Amazon is the first port of call for consumers looking for products, well ahead of search engines and brand websites, according to research.

 

An inRiver survey of consumers across the UK, Germany, Sweden, Denmark, the Netherlands and Belgium found that 45 percent go to Amazon first when looking for a specific product.

 

This compared to only 28 percent using a search engine first and 11 percent going to a brand’s website.

 

The report illustrated the importance of product information, with 94 percent of shoppers saying product information was important or critical to their purchasing decision.

 

It also found that 41 percent of shoppers will not visit another store if they find all the information in the first place they visit. The most common category of information searched for was price comparisons, cited by 74 percent of respondents, followed by reviews at 58 percent.

 

However, 31 percent would move within 10 seconds if product information was lacking. 39 percent, 25 percent and 20 percent would move if information on pricing, availability or images were missing.

 

In terms of what customers find useful, 33 percent of respondents cited videos that show products in different contexts and 18 percent said products being demonstrated by influencers, rising to 28 percent amongst 18 to 24-year-olds.

 

Thor Johnson, CEO of inRiver, said: “Consumers are dismissive of brands and retailers who do not instantly deliver the information they need.

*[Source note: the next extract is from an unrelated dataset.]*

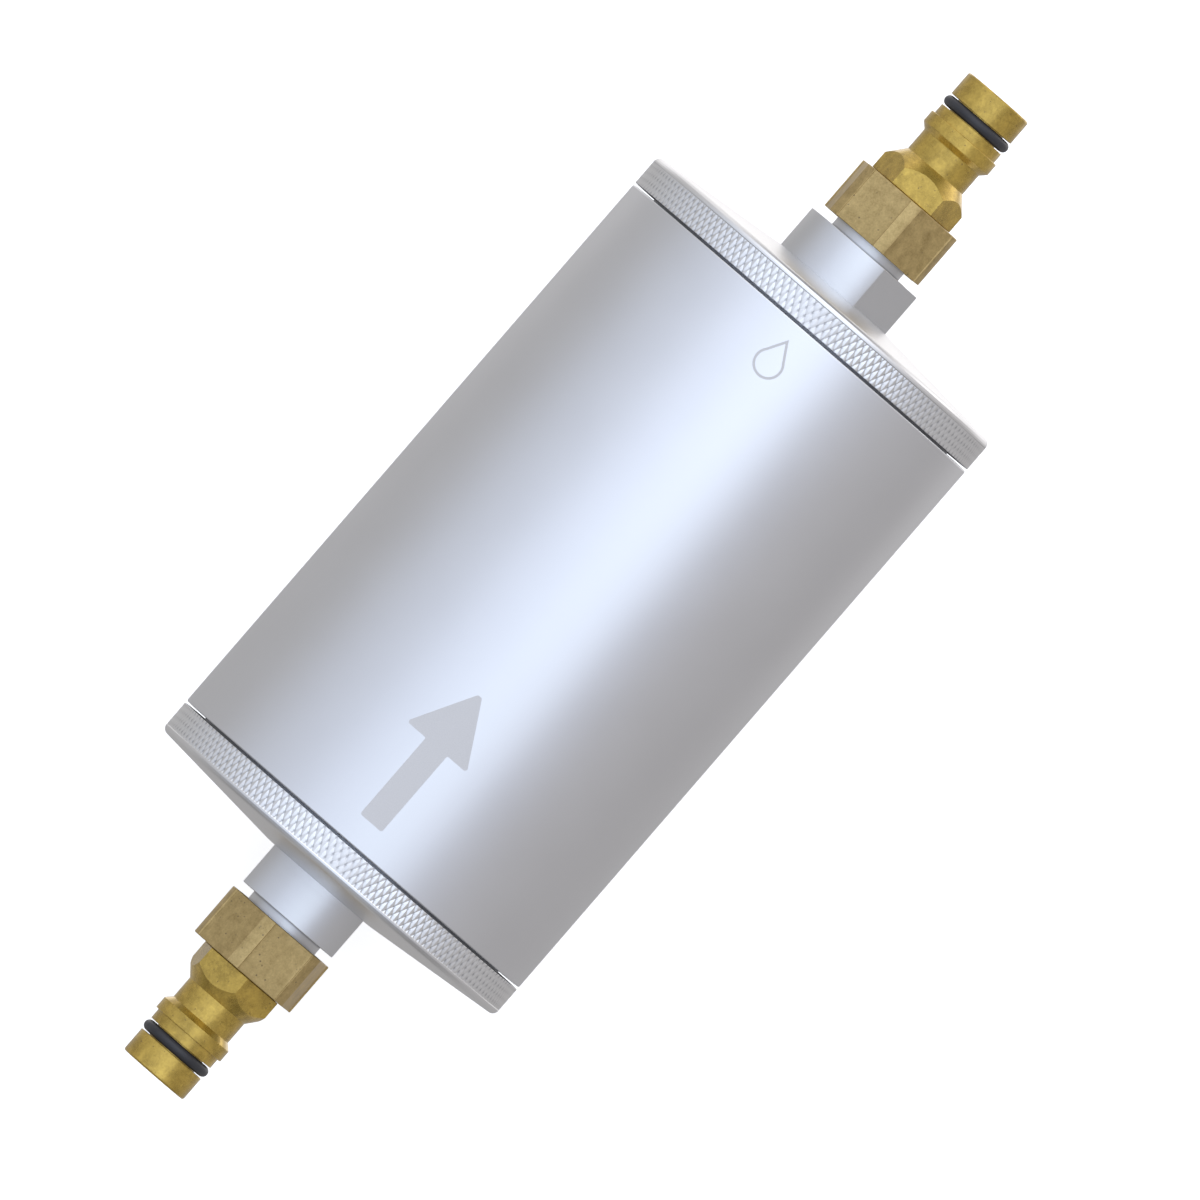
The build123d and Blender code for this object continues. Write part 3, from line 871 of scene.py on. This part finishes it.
def nut_section():
    """Angles and radii of the nut's section, with a rib at angle 0 and at every sixth of a turn."""
    top = Vector((sqrt(NUT_RIB_RADIUS ** 2 - NUT_RIB_HALF ** 2), NUT_RIB_HALF))
    foot_turn = acos(NUT_FLATS / 2 / NUT_CORNER_RADIUS)
    foot = Vector((NUT_CORNER_RADIUS, 0))
    foot.rotate(Matrix.Rotation(pi / 6 - foot_turn, 2))
    foot = Vector((foot.x, max(foot.y, NUT_RIB_HALF)))
    on_rib = Vector((NUT_RIB_RADIUS, 0)) @ Matrix.Rotation(-radians(3), 2)
    half = [(NUT_RIB_RADIUS, 0), tuple(on_rib), (*top, NUT_TOP_EDGE), (*foot, NUT_FOOT_EDGE)]
    for turn in range(10, 30, 4):
        reach = NUT_FLATS / 2 / cos(radians(30 - turn))
        half.append((reach * cos(radians(turn)), reach * sin(radians(turn))))
    half.append((NUT_FLATS / 2 * cos(radians(30)), NUT_FLATS / 2 * sin(radians(30))))
    mirrored = [(corner[0], -corner[1], *corner[2:]) for corner in reversed(half[1:-1])]
    sector = mirrored + half
    corners = []
    for side in range(6):
        turn = side * pi / 3
        for corner in sector:
            x, y = corner[:2]
            corners.append((x * cos(turn) - y * sin(turn), x * sin(turn) + y * cos(turn), *corner[2:]))
    return {atan2(point.y, point.x): point.length for point in rounded(corners)}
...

Adding a limited number of pictures to the general product information is no longer good enough.

 

“Consumers’ expectations have increased, and they want to see products in context, as they would in-store, to give them the confidence to buy. Good product information is essential in turning browsers into buyers.”

 

Referencing the finding that only 11 percent of respondents said products they ordered online were always what they expected, Johnson said better product information would also help to reduce returns, which he said “drive profits into the ground for many retailers”.

 

The research was conducted by VIGA among 6,088 consumers from the six countries in September 2018.